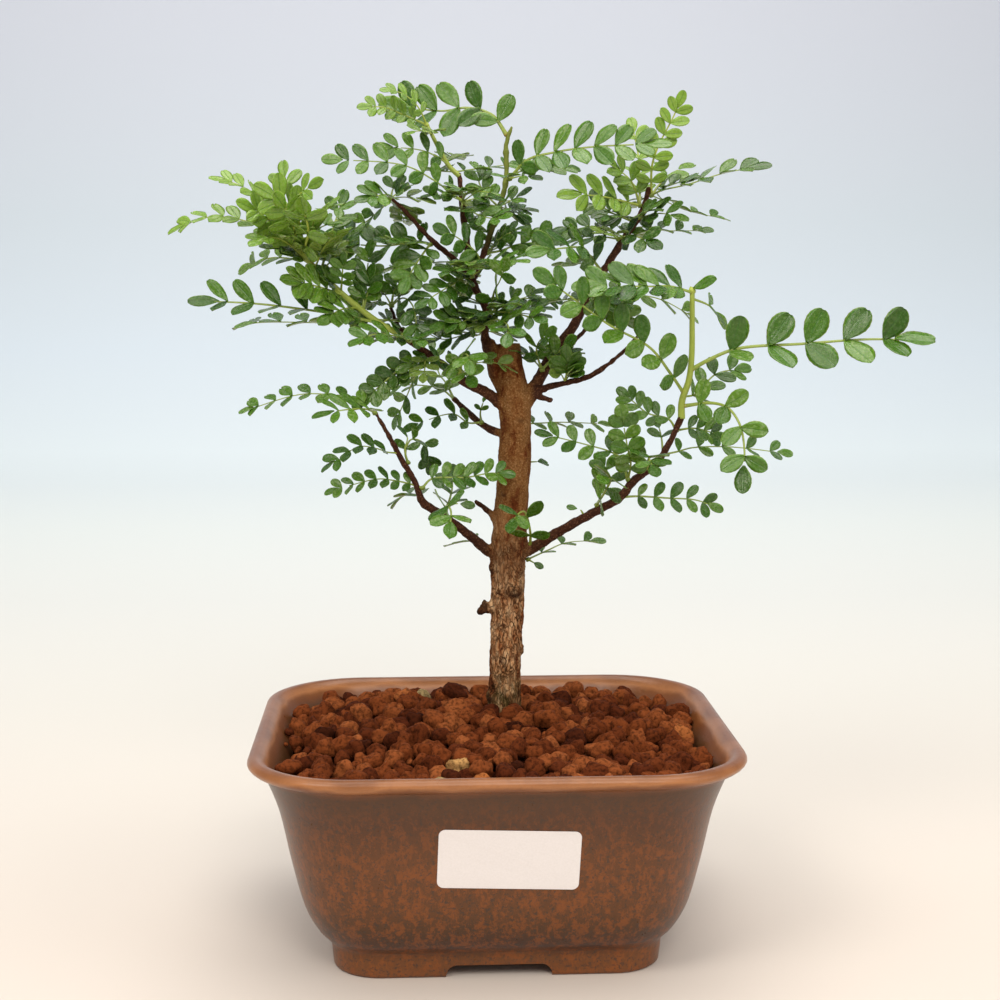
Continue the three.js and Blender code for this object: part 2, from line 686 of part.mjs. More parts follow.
// The net of granules: low knots, and on each mesh of the net a block with a rough sloping top
function granuleNet() {
  const random = seeded(11);
  const knots = [];
  for (let row = 0; row <= GRANULE_ROWS; row += 1) {
    knots.push([]);
    for (let column = 0; column <= GRANULE_COLUMNS; column += 1) {
      const x = (column - GRANULE_COLUMNS / 2) * GRANULE_SPACING;
      const y = (row - GRANULE_ROWS / 2) * GRANULE_SPACING;
      const jitter = () => random(-GRANULE_JITTER, GRANULE_JITTER);
      knots[row].push(new THREE.Vector3(x + jitter(), y + jitter(), soilLevel(x, y)));
    }
  }
  const below = (point) => new THREE.Vector3(point.x, point.y, SOIL_FLOOR - 1);
  const triangles = [];
  const quad = (a, b, c, d) => triangles.push([a, b, c], [a, c, d]);
  for (let row = 0; row < GRANULE_ROWS; row += 1) {
    for (let column = 0; column < GRANULE_COLUMNS; column += 1) {
      const [low, high] = [knots[row], knots[row + 1]];
      const corners = [low[column], low[column + 1], high[column + 1], high[column]];
      const middle = corners.reduce((sum, p) => sum.add(p), new THREE.Vector3()).divideScalar(4);
      const top = corners.map((corner) => {
        const point = middle.clone().lerp(corner, random(...GRANULE_TOP));
        return point.setZ(point.z + random(...GRANULE_RISE));
      });
      quad(...top);
      corners.forEach((corner, i) => quad(corner, corners[(i + 1) % 4], top[(i + 1) % 4], top[i]));
      quad(...corners.map(below).reverse());
    }
  }
  const skirt = (from, to) => quad(below(from), below(to), to, from);
  for (let column = 0; column < GRANULE_COLUMNS; column += 1) {
    skirt(knots[0][column], knots[0][column + 1]);
    skirt(knots[GRANULE_ROWS][column + 1], knots[GRANULE_ROWS][column]);
  }
  for (let row = 0; row < GRANULE_ROWS; row += 1) {
    skirt(knots[row + 1][0], knots[row][0]);
    skirt(knots[row][GRANULE_COLUMNS], knots[row + 1][GRANULE_COLUMNS]);
  }
  return solid(geometryOf(triangles));
}

function buildSoil() {
  const walls = POT_INSIDE.map((level) => roundedRing(level, -GAP));
  walls[0].forEach((point) => point.setZ(SOIL_FLOOR + GAP));
  const filled = loft(walls).intersect(granuleNet());
  return largest(filled.subtract(limbSolid(LIMBS.trunk, GAP)));
}

function buildLabel() {
  const { width, height, corner, x, z, tilt, thickness } = LABEL;
  const [halfWidth, halfHeight] = [width / 2 - corner, height / 2 - corner];
  const outline = new THREE.Shape();
  outline.absarc(halfWidth, halfHeight, corner, 0, Math.PI / 2);
  outline.absarc(-halfWidth, halfHeight, corner, Math.PI / 2, Math.PI);
  outline.absarc(-halfWidth, -halfHeight, corner, Math.PI, 1.5 * Math.PI);
  outline.absarc(halfWidth, -halfHeight, corner, 1.5 * Math.PI, 2 * Math.PI);
  const extrusion = { depth: FRONT_DEPTH, bevelEnabled: false, curveSegments: 3 };
  const geometry = new THREE.ExtrudeGeometry(outline, extrusion);
  geometry.rotateZ(-tilt);
  geometry.rotateX(Math.PI / 2);
  geometry.translate(x, -FRONT_FROM, z);
  const shell = (grow) => loft(POT_OUTSIDE.map((level) => roundedRing(level, grow)));
  return largest(solid(geometry).intersect(shell(GAP + thickness)).subtract(shell(GAP)));
}

// Wood

function limbCurve(limb) {
  return new THREE.CatmullRomCurve3(limb.points.map(seen), false, 'centripetal');
}

function limbRadius(limb, share) {
  const at = share * (limb.radii.length - 1);
  const index = Math.min(Math.floor(at), limb.radii.length - 2);
  return THREE.MathUtils.lerp(limb.radii[index], limb.radii[index + 1], at - index);
}

// Rings of a limb stay square to its curve, and carry the bark's slow swellings
function limbSolid(limb, grow = 0) {
  const curve = limbCurve(limb);
  const count = limb.points.length;
  let across = new THREE.Vector3(1, 0.2, 0.1);
  const rings = limb.points.map((_, index) => {
    const share = index / (count - 1);
    const tangent = curve.getTangent(share);
    const centre = curve.getPoint(share);
    if (index === 0) centre.addScaledVector(tangent, -grow);
    if (index === count - 1) centre.addScaledVector(tangent, grow);
    across = across.clone().addScaledVector(tangent, -across.dot(tangent)).normalize();
    const along = new THREE.Vector3().crossVectors(tangent, across);
    return Array.from({ length: limb.sides }, (_unused, side) => {
      const angle = (side / limb.sides) * 2 * Math.PI;
      const swelling = 1 + SWELLING * Math.sin(3 * angle + 1.7 * index);
      const radius = limbRadius(limb, share) * swelling + grow;
      return centre.clone()
        .addScaledVector(across, radius * Math.cos(angle))
        .addScaledVector(along, radius * Math.sin(angle));
    });
  });
  return loft(rings);
}

// Leaves

// A leaf is one thin blade, cut to the rib between its leaflets and folded up a little along it
function leafSolid(points, [, , realPairs, realLength, facing, width = LEAFLET_WIDTH]) {
  const large = realLength > LARGE_LEAFLET;
  const pairs = large ? realPairs : Math.round(SMALL_PAIRS * realPairs);
  const length = large ? realLength : SMALL_LENGTH * realLength;
  const curve = new THREE.CatmullRomCurve3(points, false, 'centripetal');
  const angle = THREE.MathUtils.degToRad(facing);
  const face = new THREE.Vector3(0, -Math.sin(angle), Math.cos(angle)).applyAxisAngle(UP, VIEW_TURN);
  const total = curve.getLength();
  const bare = THREE.MathUtils.clamp(BARE_STALK / total, ...BARE_SHARE);
  const end = 1 - (LAST_LEAFLET * length) / total;

  // Where the rib turns over, the blade turns over with it and doesn't twist
  let sideBefore = new THREE.Vector3();
  const station = (share) => {
    const tangent = curve.getTangentAt(share);
    const normal = face.clone().addScaledVector(tangent, -face.dot(tangent)).normalize();
    const side = new THREE.Vector3().crossVectors(tangent, normal);
    if (side.dot(sideBefore) < 0) {
      side.negate();
      normal.negate();
    }
    sideBefore = side;
    return { centre: curve.getPointAt(share), tangent, normal, side };
  };
  const sheetPoint = (middle, normal) => ({
    top: middle.clone().addScaledVector(normal, BLADE_HALF_THICKNESS),
    bottom: middle.clone().addScaledVector(normal, -BLADE_HALF_THICKNESS),
  });
  const edge = ({ centre, normal, side }, hand) => (
    sheetPoint(centre.clone().addScaledVector(side, hand * RIB_HALF_WIDTH), normal));
  const leaflet = ({ centre, tangent, normal, side }, hand, slant) => {
    const lifted = side.clone().multiplyScalar(hand * Math.cos(LEAFLET_FOLD))
      .addScaledVector(normal, Math.sin(LEAFLET_FOLD));
    const [sine, cosine] = [Math.sin(slant), Math.cos(slant)];
    const along = tangent.clone().multiplyScalar(cosine).addScaledVector(lifted, sine);
    const across = tangent.clone().multiplyScalar(sine).addScaledVector(lifted, -cosine);
    const upward = new THREE.Vector3().crossVectors(along, across).multiplyScalar(hand).normalize();
    return (large ? LARGE_OUTLINE : SMALL_OUTLINE).map(([out, aside]) => {
      const middle = centre.clone()
        .addScaledVector(along, out * length)
        .addScaledVector(across, aside * width * length)
        .addScaledVector(upward, -LEAFLET_DROOP * length * out * out);
      return sheetPoint(middle, upward);
    });
  };

  const stations = [station(0)];
  const leafletAt = new Map();
  const halfBase = LEAFLET_HALF_BASE / total;
  for (let pair = 0; pair < pairs; pair += 1) {
    const share = bare + ((end - bare) * (pair + 0.25)) / (pairs + 0.25);
    stations.push(station(share - halfBase));
    leafletAt.set(stations.length - 1, station(share));
    stations.push(station(share + halfBase));
  }
  stations.push(station(end));
  const right = stations.map((one) => edge(one, 1));
  const left = stations.map((one) => edge(one, -1));

  const triangles = [];
  const plate = (loop) => {
    for (let i = 1; i + 1 < loop.length; i += 1) {
      triangles.push([loop[0].top, loop[i].top, loop[i + 1].top]);
      triangles.push([loop[0].bottom, loop[i + 1].bottom, loop[i].bottom]);
    }
  };
  const outlineRight = [];
  const outlineLeft = [];
  stations.forEach((one, index) => {
    outlineRight.push(right[index]);
    outlineLeft.unshift(left[index]);
    if (index + 1 === stations.length) return;
    plate([right[index], right[index + 1], left[index + 1], left[index]]);
    if (!leafletAt.has(index)) return;
    const rightPoints = leaflet(leafletAt.get(index), 1, LEAFLET_SLANT);
    const leftPoints = leaflet(leafletAt.get(index), -1, LEAFLET_SLANT).reverse();
    plate([right[index], ...rightPoints, right[index + 1]]);
    plate([left[index + 1], ...leftPoints, left[index]]);
    outlineRight.push(...rightPoints);
    outlineLeft.unshift(...leftPoints);
  });
  const tip = leaflet(stations.at(-1), 1, 0);
  plate([right.at(-1), ...tip, left.at(-1)]);

  const outline = [...outlineRight, ...tip, ...outlineLeft];
  outline.forEach((from, index) => {
    const to = outline[(index + 1) % outline.length];
    triangles.push([from.top, from.bottom, to.bottom]);
    triangles.push([from.top, to.bottom, to.top]);
  });
  return solid(geometryOf(triangles));
}

// The share of a curve that is seen nearest to a place, found among this many steps
const SEARCH_STEPS = 200;
function nearestShare(curveOfSeen, [x, z]) {
  const points = curveOfSeen.getPoints(SEARCH_STEPS);
  const distances = points.map((point) => Math.hypot(point.x - x, point.y - z));
  return distances.indexOf(Math.min(...distances)) / SEARCH_STEPS;
}

function seenCurve(places) {
  const points = places.map(([x, z, back]) => new THREE.Vector3(x, z, back));
  return new THREE.CatmullRomCurve3(points, false, 'centripetal');
}

// The rib's points: from its base at a known depth, leaning back evenly to its tip
function ribPoints(base, baseBack, rib, lean) {
  const step = lean / rib.length;
  return [base, ...rib.map(([x, z], index) => seen([x, z, baseBack + step * (index + 1)]))];
}

// Leaves that share a bud start in its middle. It sits on the tip of the limb, or on its side,
// proud by most of its radius. A single leaf has no bud: its rib comes straight out of the bark.
const TIP_SHARE = 0.97;
const BUD_PROUD = 0.7;
const RIB_START = 0.6;

function buildTuft({ on, at, leaves }) {
  const limb = LIMBS[on];
  const share = nearestShare(seenCurve(limb.points), at);
  const back = seenCurve(limb.points).getPoint(share).z;
  const axis = limbCurve(limb).getPoint(share);
  const tangent = limbCurve(limb).getTangent(share);
  const towards = new THREE.Vector3();
  for (const [rib, lean] of leaves) {
    const next = seen([...rib[0], back + lean / rib.length]);
    towards.add(next.sub(axis).normalize());
  }
  const atTip = share > TIP_SHARE;
  if (!atTip) towards.addScaledVector(tangent, -towards.dot(tangent));
  towards.normalize();
  const radius = limbRadius(limb, share);
  const budOffset = GAP + (atTip ? BUD_RADIUS : radius + BUD_PROUD * BUD_RADIUS);
  const offset = leaves.length === 1 ? RIB_START * radius : budOffset;
  const bud = axis.clone().addScaledVector(towards, offset);
  const blades = leaves.map((leaf) => leafSolid(ribPoints(bud, back, leaf[0], leaf[1]), leaf));
  if (leaves.length === 1) return blades[0];
  const budGeometry = new THREE.OctahedronGeometry(BUD_RADIUS, 0);
  budGeometry.translate(bud.x, bud.y, bud.z);
  return joined([solid(budGeometry), ...blades]);
}

function buildShoot({ stem, radii, leaves }) {
  const curve = seenCurve(stem);
  const limb = { points: stem, radii, sides: 6 };
  const blades = leaves.map((leaf) => {
    const [rib, lean] = leaf;
    const base = curve.getPoint(nearestShare(curve, rib[0]));
    return leafSolid(ribPoints(seen([base.x, base.y, base.z]), base.z, rib.slice(1), lean), leaf);
  });
  return joined([limbSolid(limb), ...blades]);
}

// The parts, each in its own colour

const tree = new THREE.Group();

function addPart(name, body, colour, roughness) {
  const { vertProperties, triVerts } = body.getMesh();
  const geometry = new THREE.BufferGeometry();
  geometry.setAttribute('position', new THREE.BufferAttribute(vertProperties, 3));
  geometry.setIndex(new THREE.BufferAttribute(triVerts, 1));
  geometry.computeVertexNormals();
  const material = new THREE.MeshStandardMaterial({ color: colour, roughness, metalness: 0 });
  const mesh = new THREE.Mesh(geometry, material);
  mesh.name = name;
  tree.add(mesh);
}

addPart('pot', buildPot(), 0x6b442c, 0.4);
addPart('soil', buildSoil(), 0x7a3f22, 0.95);
addPart('label', buildLabel(), 0xf2f0ee, 0.5);
addPart('trunk', joined(Object.values(LIMBS).map((limb) => limbSolid(limb))), 0x6e4a32, 0.85);

const barkWithGap = joined(Object.values(LIMBS).map((limb) => limbSolid(limb, GAP)));
for (const [name, shoot] of Object.entries(SHOOTS)) {
  const leafy = shoot.stem ? buildShoot(shoot) : buildTuft(shoot);
  addPart(name, largest(leafy.subtract(barkWithGap)), 0x4f7f2c, 0.45);
}

// The origin is the middle of the whole, on the surface that it stands on
const box = new THREE.Box3().setFromObject(tree);
tree.position.set(-(box.min.x + box.max.x) / 2, -(box.min.y + box.max.y) / 2, 0);
const model = new THREE.Group();
model.add(tree);

export default model;
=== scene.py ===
# %% [markdown]
# # A chinese pepper bonsai
# A young tree with a sawn trunk and small compound leaves, in the fired clay granules of a
# glazed stoneware pot. The solid model is loaded first, as a fixed frame. It holds every place
# and size, and each cell below dresses one part of it. Blender works in metres, and the tables
# are in millimetres, as a maker measures, so one value turns one into the other.

# %% Load the frame
import math
import random

import bmesh
import bpy
import numpy as np
from mathutils import Euler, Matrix, Vector, kdtree, noise


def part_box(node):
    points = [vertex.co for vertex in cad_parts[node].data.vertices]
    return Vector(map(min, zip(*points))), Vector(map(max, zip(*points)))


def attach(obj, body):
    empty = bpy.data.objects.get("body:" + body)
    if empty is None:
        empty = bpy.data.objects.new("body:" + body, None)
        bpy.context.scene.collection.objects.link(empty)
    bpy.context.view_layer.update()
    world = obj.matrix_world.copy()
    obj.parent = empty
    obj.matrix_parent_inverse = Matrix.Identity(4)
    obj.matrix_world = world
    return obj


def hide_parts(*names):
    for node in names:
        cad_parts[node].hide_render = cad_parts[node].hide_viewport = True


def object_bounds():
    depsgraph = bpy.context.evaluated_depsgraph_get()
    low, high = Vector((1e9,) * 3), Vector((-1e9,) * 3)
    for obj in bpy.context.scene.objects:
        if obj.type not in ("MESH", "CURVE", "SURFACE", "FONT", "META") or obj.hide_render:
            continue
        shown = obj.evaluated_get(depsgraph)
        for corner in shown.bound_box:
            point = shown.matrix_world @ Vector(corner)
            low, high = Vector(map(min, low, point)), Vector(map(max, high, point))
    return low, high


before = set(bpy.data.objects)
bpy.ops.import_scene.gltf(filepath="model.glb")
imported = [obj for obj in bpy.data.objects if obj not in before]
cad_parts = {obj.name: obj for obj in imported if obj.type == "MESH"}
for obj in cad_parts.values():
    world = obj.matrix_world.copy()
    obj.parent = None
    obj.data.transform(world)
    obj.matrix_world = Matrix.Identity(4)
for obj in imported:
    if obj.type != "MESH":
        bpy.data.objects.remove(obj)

MM = 0.001
solid_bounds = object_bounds()
print("solid model:", solid_bounds)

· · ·

WHAT IS EXPECTED: Repeat exactly the lines running from the one with "it stands on" through the one with "if empty is", both included.

RESPONSE BELOW:
// The origin is the middle of the whole, on the surface that it stands on
const box = new THREE.Box3().setFromObject(tree);
tree.position.set(-(box.min.x + box.max.x) / 2, -(box.min.y + box.max.y) / 2, 0);
const model = new THREE.Group();
model.add(tree);

export default model;
=== scene.py ===
# %% [markdown]
# # A chinese pepper bonsai
# A young tree with a sawn trunk and small compound leaves, in the fired clay granules of a
# glazed stoneware pot. The solid model is loaded first, as a fixed frame. It holds every place
# and size, and each cell below dresses one part of it. Blender works in metres, and the tables
# are in millimetres, as a maker measures, so one value turns one into the other.

# %% Load the frame
import math
import random

import bmesh
import bpy
import numpy as np
from mathutils import Euler, Matrix, Vector, kdtree, noise


def part_box(node):
    points = [vertex.co for vertex in cad_parts[node].data.vertices]
    return Vector(map(min, zip(*points))), Vector(map(max, zip(*points)))


def attach(obj, body):
    empty = bpy.data.objects.get("body:" + body)
    if empty is None:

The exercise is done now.